North Korea warned Sunday that the United States will encounter a "very grave situation," after President Joe Biden called the Asian nuclear-armed country a "serious threat" in his first speech to Congress since taking office in January.

North Korean leader Kim Jong Un's younger sister and close aide, Kim Yo Jong, also issued a statement criticizing the recent launch of balloons carrying anti-Pyongyang leaflets by a group of defectors from the nation in South Korea.

Kim Yo Jong. (Photo courtesy of Korea Media)(Kyodo)

Biden "made a big blunder," Kwon Jong Gun, director general of the Department of U.S. Affairs of North Korea's Foreign Ministry, said in a statement.

"The U.S. will face worse and worse crisis beyond control in the near future if it is set to approach the DPRK-U.S. ties, still holding on the outdated policy from Cold War-minded perspective and viewpoint," Kwon said.

DPRK is the acronym of the Democratic People's Republic of Korea, North Korea's official name.

"Now that what the keynote of the U.S. new DPRK policy has become clear, we will be compelled to press for corresponding measures, and with time the U.S. will find itself in a very grave situation," Kwon added.

In his prime-time speech conducted on Wednesday, Biden said he has viewed North Korea's nuclear program as a serious threat to the security of the United States and he will address the issue through "diplomacy as well as stern deterrence."

File photo taken on Oct. 5, 2019, shows Kwon Jong Gun, director general of the Department of U.S. Affairs of the North Korean Foreign Ministry, in Stockholm.

North Korea is believed to have carefully watched Biden's remarks on the country, amid expectations that the new administration would take a tougher stance against Pyongyang than his predecessor Donald Trump's team did.

Trump engaged in unprecedented summit diplomacy with Kim Jong Un. The former U.S. president met North Korea's leader three times in 2018 and 2019 in the hope of convincing Pyongyang to give up its pursuit of nuclear weapons.

Negotiations, however, made little progress during Trump's four years in the White House that ended on Jan. 20 this year, with the two nations at odds over matters including the degree of sanctions relief Pyongyang should receive for taking denuclearization steps.
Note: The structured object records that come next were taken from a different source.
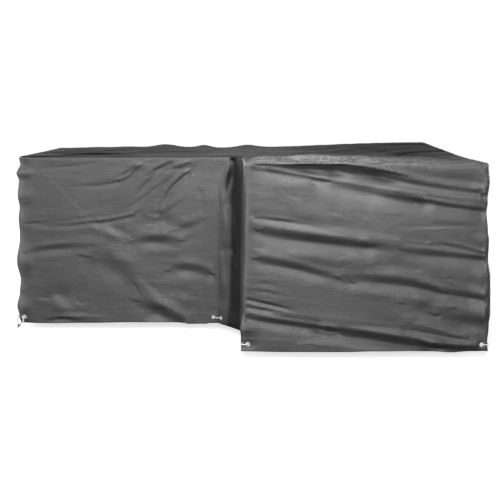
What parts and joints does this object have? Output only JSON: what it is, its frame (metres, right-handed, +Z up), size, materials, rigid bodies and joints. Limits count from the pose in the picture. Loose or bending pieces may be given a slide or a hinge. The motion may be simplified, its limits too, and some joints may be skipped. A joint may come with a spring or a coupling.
{
  "type": "patio furniture cover",
  "caption": "Hollow fitted cloth cover for an L-shaped outdoor seat: L-shaped top, creased walls down to a hem, eyelets and short tie cords at the corners.",
  "frame": {"origin": "just under the middle of the top panel, where the covered furniture carries the cloth (mount furniture_top)", "axes": "+Z up, +X along the long side, and the open front of the L towards -Y"},
  "size_m": [1.8813, 1.4404, 0.7522],
  "materials": {
    "cover_cloth": "coated woven cloth with a soft sheen",
    "eyelet_metal": "bright",
    "tie_cord": "matt braid"
  },
  "bodies": {
    "root": {"top_panel": "cover_cloth", "front_panel": "cover_cloth", "inner_side_panel": "cover_cloth", "inner_front_panel": "cover_cloth", "left_end_panel": "cover_cloth", "back_panel": "cover_cloth", "right_side_panel": "cover_cloth", "eyelet_arm_left_on_inner_side": "eyelet_metal", "eyelet_arm_left_on_front": "eyelet_metal", "eyelet_arm_right_on_front": "eyelet_metal", "eyelet_arm_right_on_right_side": "eyelet_metal", "eyelet_back_right_on_right_side": "eyelet_metal", "eyelet_back_right_on_back": "eyelet_metal", "eyelet_back_left_on_back": "eyelet_metal", "eyelet_back_left_on_left_end": "eyelet_metal", "eyelet_left_front_on_left_end": "eyelet_metal", "eyelet_left_front_on_inner_front": "eyelet_metal", "eyelet_inside_corner_on_inner_front": "eyelet_metal", "eyelet_inside_corner_on_inner_side": "eyelet_metal", "tie_arm_left": "tie_cord", "tie_arm_right": "tie_cord", "tie_back_right": "tie_cord", "tie_back_left": "tie_cord", "tie_inside_corner": "tie_cord", "tie_left_end": "tie_cord", "tie_left_front": "tie_cord"}
  },
  "joints": []
}
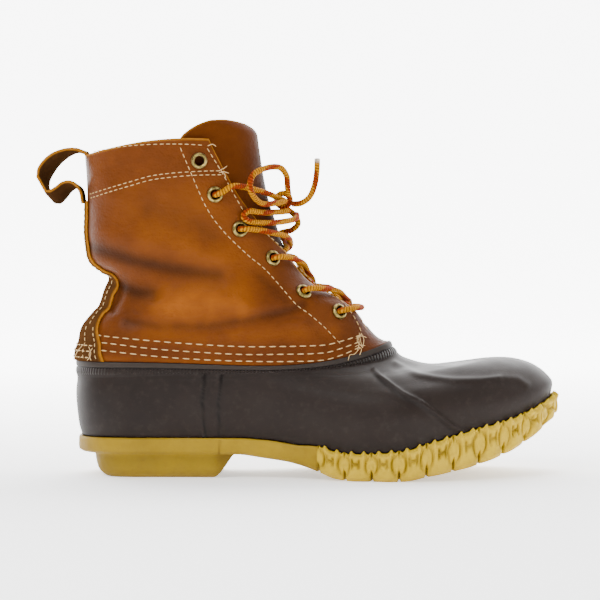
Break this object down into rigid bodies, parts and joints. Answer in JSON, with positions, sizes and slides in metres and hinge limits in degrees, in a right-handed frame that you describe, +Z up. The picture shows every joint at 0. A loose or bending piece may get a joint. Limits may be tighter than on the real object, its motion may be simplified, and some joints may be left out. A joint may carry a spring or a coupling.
{
  "type": "duck boot",
  "caption": "Lace-up duck boot with a moulded rubber bottom, a leather shaft, a standing tongue, a back pull loop and a lobed tread.",
  "frame": {"origin": "middle of the heel block's flat face on the floor", "axes": "+X towards the toe, +Y to the wearer's medial side, +Z up"},
  "size_m": [0.3257, 0.1075, 0.2192],
  "materials": {
    "tan_rubber": "satin",
    "brown_rubber": "satin",
    "tan_leather": "satin",
    "dark_leather": "satin",
    "insole_board": "matte",
    "aged_brass": "aged",
    "gold_lace": "matte"
  },
  "bodies": {
    "root": {"outsole": "tan_rubber", "heel": "tan_rubber", "insole": "insole_board", "rubber_shell": "brown_rubber", "leather_upper": "tan_leather", "tongue": "dark_leather", "backstay": "tan_leather", "pull_loop": "dark_leather", "eyelet_lateral_1": "aged_brass", "eyelet_medial_1": "aged_brass", "eyelet_lateral_2": "aged_brass", "eyelet_medial_2": "aged_brass", "eyelet_lateral_3": "aged_brass", "eyelet_medial_3": "aged_brass", "eyelet_lateral_4": "aged_brass", "eyelet_medial_4": "aged_brass", "eyelet_lateral_5": "aged_brass", "eyelet_medial_5": "aged_brass", "eyelet_lateral_6": "aged_brass", "eyelet_medial_6": "aged_brass", "lace_bar_low": "gold_lace", "lace_cross_3": "gold_lace", "lace_cross_4": "gold_lace", "lace_cross_5": "gold_lace", "lace_bar_top": "gold_lace", "lace_knot": "gold_lace", "lace_loop_a": "gold_lace", "lace_loop_b": "gold_lace", "lace_end_a": "gold_lace", "lace_end_b": "gold_lace"}
  },
  "joints": []
}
Kim Yo Jong, meanwhile, lambasted the scattering of the leaflets, saying, "The responsibility for the consequences thereof will entirely rest with the south Korean authorities who stopped short of holding proper control of the dirty human scum."

On Friday, the group called Fighters for Free North Korea flew 10 large balloons close to the border containing 500,000 leaflets that condemned North Korea's nuclear missile development.

The launching of such balloons with anti-Pyongyang leaflets is banned by a South Korean law, which was revised in March. The legislation stipulates imprisonment of up to 3 years or fines of up to 30 million won ($27,000) for violators.

In June last year, Pyongyang blew up a liaison office between the two Koreas in the country's border city of Kaesong, in retaliation for Seoul's failure to prevent defectors from airdropping leaflets highly critical of Kim Jong Un's reign.